* START DATA FOR THE TASK *

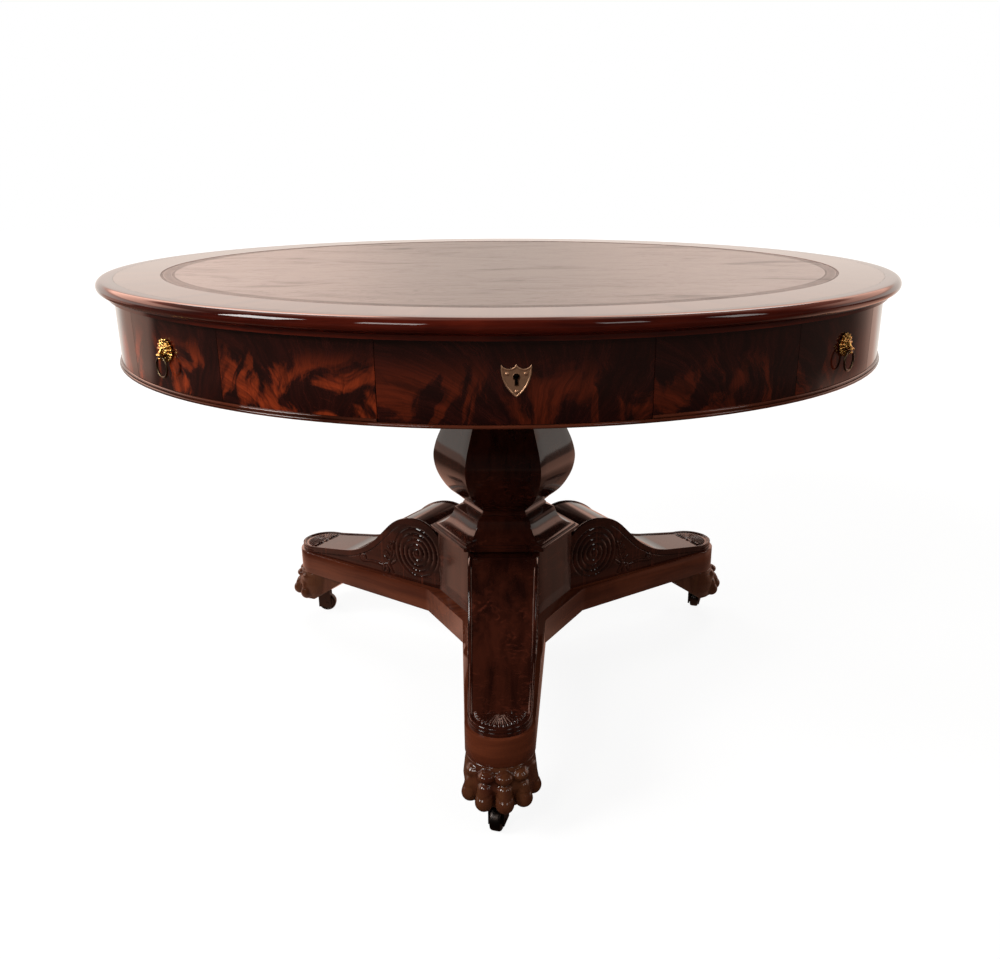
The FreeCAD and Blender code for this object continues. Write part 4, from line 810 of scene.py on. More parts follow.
class DRUMTABLE_OT_drawers(Piece, bpy.types.Operator):
    """Oak drawer linings and the locks"""
    bl_idname = "drumtable.drawers"
    bl_label = "Drawers and locks"

    def make(self):
        woods = settings("woods")
        for number in range(1, 5):
            for kind, direction in (("lock", "y" if number % 2 else "x"), ("ring", "x")):
                oak = wood_material("drawer oak, grain " + direction, woods.oak_dark, woods.oak_light,
                                    direction, coated=False)
                finish_nodes(["%s_drawer_%d_carcase" % (kind, number)], oak)
        steel = metal_material("lock steel", settings("metals").steel, 0.42, 0.8)
        finish_nodes(["lock_drawer_%d_lock" % number for number in range(1, 5)], steel)


def shield_outline():
    """Outline of the keyhole shield about the keyhole: sideways and up."""
    half, rise, drop, scoop = 16.4, 13.8, 22.6, 5.0
    radius = ((half / 2) ** 2 + scoop ** 2) / (2 * scoop)
    reach = math.degrees(math.asin(half / 2 / radius))
    outline = []
    for sign in (1, -1):
        centre = (sign * half / 2, rise - scoop + radius)
        outline += arc_points(centre, radius, reach - 90, -reach - 90, 24).tolist()
    # Each side is an arc from the tip at the foot to the upper corner
    middle = -22.0
    bow = (middle ** 2 - (half - middle) ** 2 + drop ** 2 - rise ** 2) / (-2 * (drop + rise))
    low = math.degrees(math.atan2(-drop - bow, -middle))
    high = math.degrees(math.atan2(rise - bow, half - middle))
    side = arc_points((middle, bow), math.hypot(middle, -drop - bow), low, high, 48)
    return np.array(outline + (side[::-1] * [-1, 1]).tolist() + side.tolist())


def outline_distance(across, up, outline):
    """Distance to a closed outline, negative inside it."""
    best = np.full(across.shape, 1e9)
    inside = np.zeros(across.shape, bool)
    for start, end in zip(outline, np.roll(outline, -1, axis=0)):
        if math.dist(start, end) < 1e-6:
            continue
        best = np.minimum(best, segment_distance(across, up, start, end)[0])
        if start[1] != end[1]:
            lean = (end[0] - start[0]) / (end[1] - start[1])
            inside ^= ((start[1] > up) != (end[1] > up)) & (across < lean * (up - start[1]) + start[0])
    return np.where(inside, -1, 1) * best


def keyhole_field(across, up):
    """Distance to the keyhole's round and slot, negative inside them."""
    slot = np.maximum(np.abs(across) - 1.4, np.maximum(up, -9 - up))
    return np.minimum(np.hypot(across, up) - 3.2, slot)


class DRUMTABLE_OT_shields(Piece, bpy.types.Operator):
    """Brass keyhole shields with a bright raised edge and three pins"""
    bl_idname = "drumtable.shields"
    bl_label = "Keyhole shields"

    def make(self):
        step = 0.24
        low = (-0.6, -18.0, -24.2)
        grid = sample_grid(low, (2.6, 18.0, 15.4), step)
        out, across, up = grid
        flat = outline_distance(across[0], up[0], shield_outline())[None]
        # Plate with a raised rim: the height depends on the distance from the outline
        body = np.maximum(out - 0.75 - 0.6 * rounded((-flat - 0.95) / 0.95), flat)
        for side, rise in ((9.9, 3.4), (-9.9, 3.4), (0, -16.0)):
            body = np.minimum(body, ellipsoid(grid, (0.7, side, rise), (1.5, 2.0, 2.0)))
        keyhole = keyhole_field(across, up)
        liner = np.maximum(keyhole - 0.9, out - 1.25)
        body = np.maximum(np.maximum(np.minimum(body, liner), -out), -keyhole)
        points, quads = net_surface(body, low, step)
        out, across, up = points.T
        # Hollow for painted shade: full in the keyhole's walls and the crevices, and a little on the flat
        # plate, which is left darker than its raised rim
        inset = -outline_distance(across, up, shield_outline())
        plate = ramp((inset - 1.2) / 0.8) * ramp((1.1 - out) / 0.25)
        hole = ramp((1.0 - keyhole_field(across, up)) / 0.2)
        hollow = np.maximum(np.maximum(plate * 0.15, hole), field_hollow(points, quads, 0.22, 8))
        points = points + [FRONT_RADIUS + SEAT, 0, KEYHOLE_HEIGHT]
        brass = metal_material("lacquered brass", settings("metals").brass, 0.42, 0.3, 0.85)
        for number in range(1, 5):
            drawer = "lock_drawer_%d" % number
            new_piece("keyhole_shield_%d" % number, turned(points, 90 * (number - 1)), quads, drawer, brass,
                      [drawer + "_escutcheon"], 50, hollow=hollow)


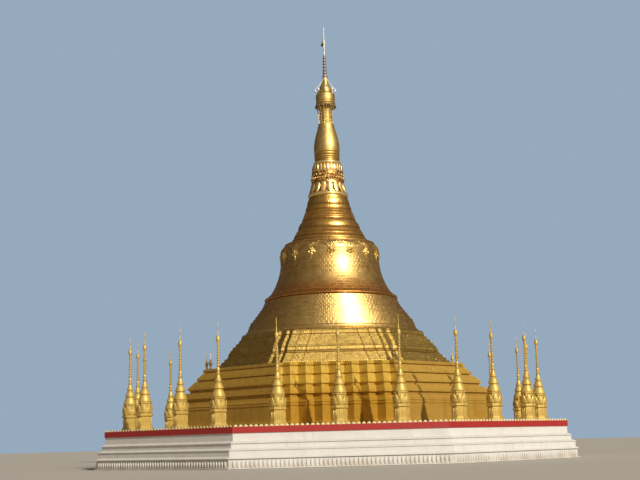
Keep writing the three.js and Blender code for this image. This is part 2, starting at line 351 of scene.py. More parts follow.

* END DATA FOR THE TASK *

TASK GOAL:
Every line in the data above that contains "parts" needs to be copied.

FINISHED TASK:
The FreeCAD and Blender code for this object continues. Write part 4, from line 810 of scene.py on. More parts follow.
Keep writing the three.js and Blender code for this image. This is part 2, starting at line 351 of scene.py. More parts follow.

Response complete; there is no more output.